## Your instructions
Pick out the lines below with "More" and list them.

# start of Provided records

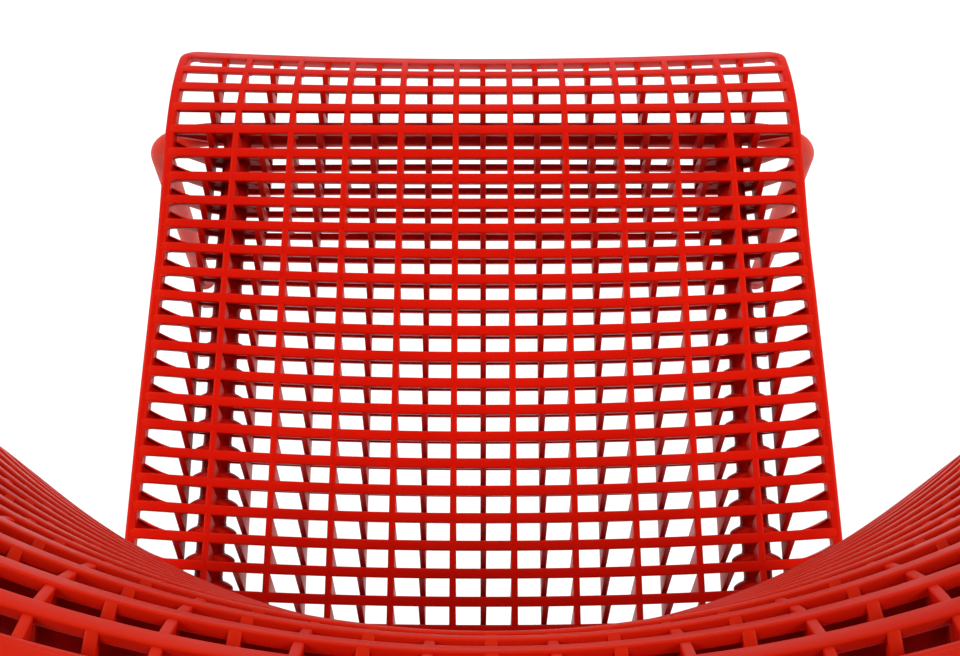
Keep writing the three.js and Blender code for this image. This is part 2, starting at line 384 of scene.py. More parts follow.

# end of Provided records
# start of Provided records

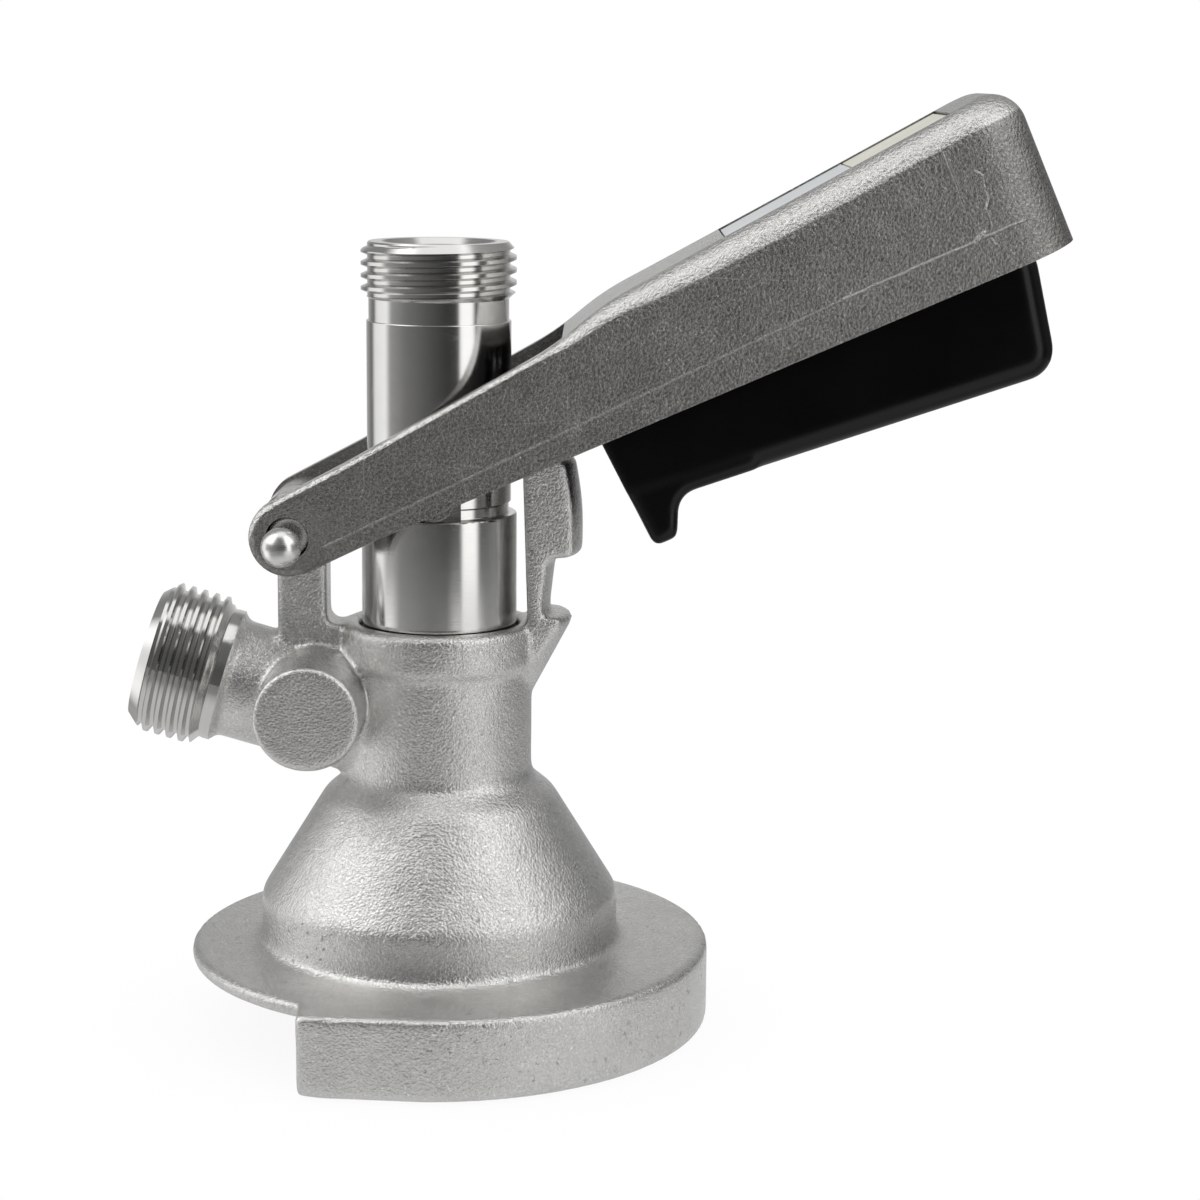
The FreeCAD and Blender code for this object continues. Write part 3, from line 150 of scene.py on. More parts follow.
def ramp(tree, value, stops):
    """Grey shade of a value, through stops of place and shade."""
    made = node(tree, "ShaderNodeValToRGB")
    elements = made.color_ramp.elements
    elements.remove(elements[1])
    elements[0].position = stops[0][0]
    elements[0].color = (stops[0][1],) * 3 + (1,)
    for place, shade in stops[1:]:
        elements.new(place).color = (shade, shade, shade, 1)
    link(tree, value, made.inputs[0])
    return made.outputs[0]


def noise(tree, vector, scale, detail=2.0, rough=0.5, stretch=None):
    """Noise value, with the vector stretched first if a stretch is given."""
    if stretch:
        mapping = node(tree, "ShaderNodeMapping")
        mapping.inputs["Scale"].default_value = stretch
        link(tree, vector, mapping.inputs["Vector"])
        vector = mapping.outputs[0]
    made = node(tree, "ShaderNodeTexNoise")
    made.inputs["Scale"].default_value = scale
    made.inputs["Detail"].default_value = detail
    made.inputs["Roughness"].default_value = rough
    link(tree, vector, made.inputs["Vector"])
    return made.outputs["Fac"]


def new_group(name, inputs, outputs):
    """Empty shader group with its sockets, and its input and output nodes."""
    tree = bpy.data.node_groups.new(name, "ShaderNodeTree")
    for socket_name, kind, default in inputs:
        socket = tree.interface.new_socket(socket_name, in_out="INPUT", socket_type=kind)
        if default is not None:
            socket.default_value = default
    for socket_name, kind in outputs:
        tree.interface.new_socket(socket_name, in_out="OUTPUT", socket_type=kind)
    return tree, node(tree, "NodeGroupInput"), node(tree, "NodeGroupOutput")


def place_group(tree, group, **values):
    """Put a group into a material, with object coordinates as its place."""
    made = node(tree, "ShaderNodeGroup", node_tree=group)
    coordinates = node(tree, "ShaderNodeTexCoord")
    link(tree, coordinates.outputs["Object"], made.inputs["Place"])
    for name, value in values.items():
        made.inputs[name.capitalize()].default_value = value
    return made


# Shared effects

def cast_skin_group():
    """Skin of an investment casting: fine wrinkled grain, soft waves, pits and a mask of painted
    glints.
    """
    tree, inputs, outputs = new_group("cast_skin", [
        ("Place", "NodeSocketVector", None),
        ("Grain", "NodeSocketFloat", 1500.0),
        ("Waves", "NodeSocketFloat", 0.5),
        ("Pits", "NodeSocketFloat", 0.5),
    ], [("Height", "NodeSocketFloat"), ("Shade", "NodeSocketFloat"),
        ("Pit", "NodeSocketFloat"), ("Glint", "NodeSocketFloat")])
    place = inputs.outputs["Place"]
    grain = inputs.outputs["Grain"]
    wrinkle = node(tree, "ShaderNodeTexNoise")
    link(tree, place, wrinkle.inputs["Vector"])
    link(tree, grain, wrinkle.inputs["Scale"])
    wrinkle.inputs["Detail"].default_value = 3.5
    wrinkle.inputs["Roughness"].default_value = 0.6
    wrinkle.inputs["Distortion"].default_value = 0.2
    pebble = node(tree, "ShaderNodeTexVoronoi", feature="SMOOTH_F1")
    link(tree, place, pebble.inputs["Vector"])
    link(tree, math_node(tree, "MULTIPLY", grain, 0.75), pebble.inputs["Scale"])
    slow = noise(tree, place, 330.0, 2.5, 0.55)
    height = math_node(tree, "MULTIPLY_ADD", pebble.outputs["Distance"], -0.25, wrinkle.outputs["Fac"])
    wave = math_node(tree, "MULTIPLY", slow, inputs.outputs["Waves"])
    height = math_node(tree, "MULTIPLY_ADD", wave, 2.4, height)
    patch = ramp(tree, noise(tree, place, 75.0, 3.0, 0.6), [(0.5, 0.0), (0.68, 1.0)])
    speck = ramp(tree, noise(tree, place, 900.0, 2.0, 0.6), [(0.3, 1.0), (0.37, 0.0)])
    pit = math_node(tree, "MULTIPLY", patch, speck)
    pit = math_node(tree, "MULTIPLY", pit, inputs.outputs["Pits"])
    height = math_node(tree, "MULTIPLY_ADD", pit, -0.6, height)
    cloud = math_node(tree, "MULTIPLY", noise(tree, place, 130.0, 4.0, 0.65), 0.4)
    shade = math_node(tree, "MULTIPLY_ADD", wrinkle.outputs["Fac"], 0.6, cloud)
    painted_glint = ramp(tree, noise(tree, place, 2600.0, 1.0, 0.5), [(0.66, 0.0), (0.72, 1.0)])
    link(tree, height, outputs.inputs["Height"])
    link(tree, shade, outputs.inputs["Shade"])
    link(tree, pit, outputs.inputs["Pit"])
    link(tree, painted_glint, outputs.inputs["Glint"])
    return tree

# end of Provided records

## Answer in full
Keep writing the three.js and Blender code for this image. This is part 2, starting at line 384 of scene.py. More parts follow.
The FreeCAD and Blender code for this object continues. Write part 3, from line 150 of scene.py on. More parts follow.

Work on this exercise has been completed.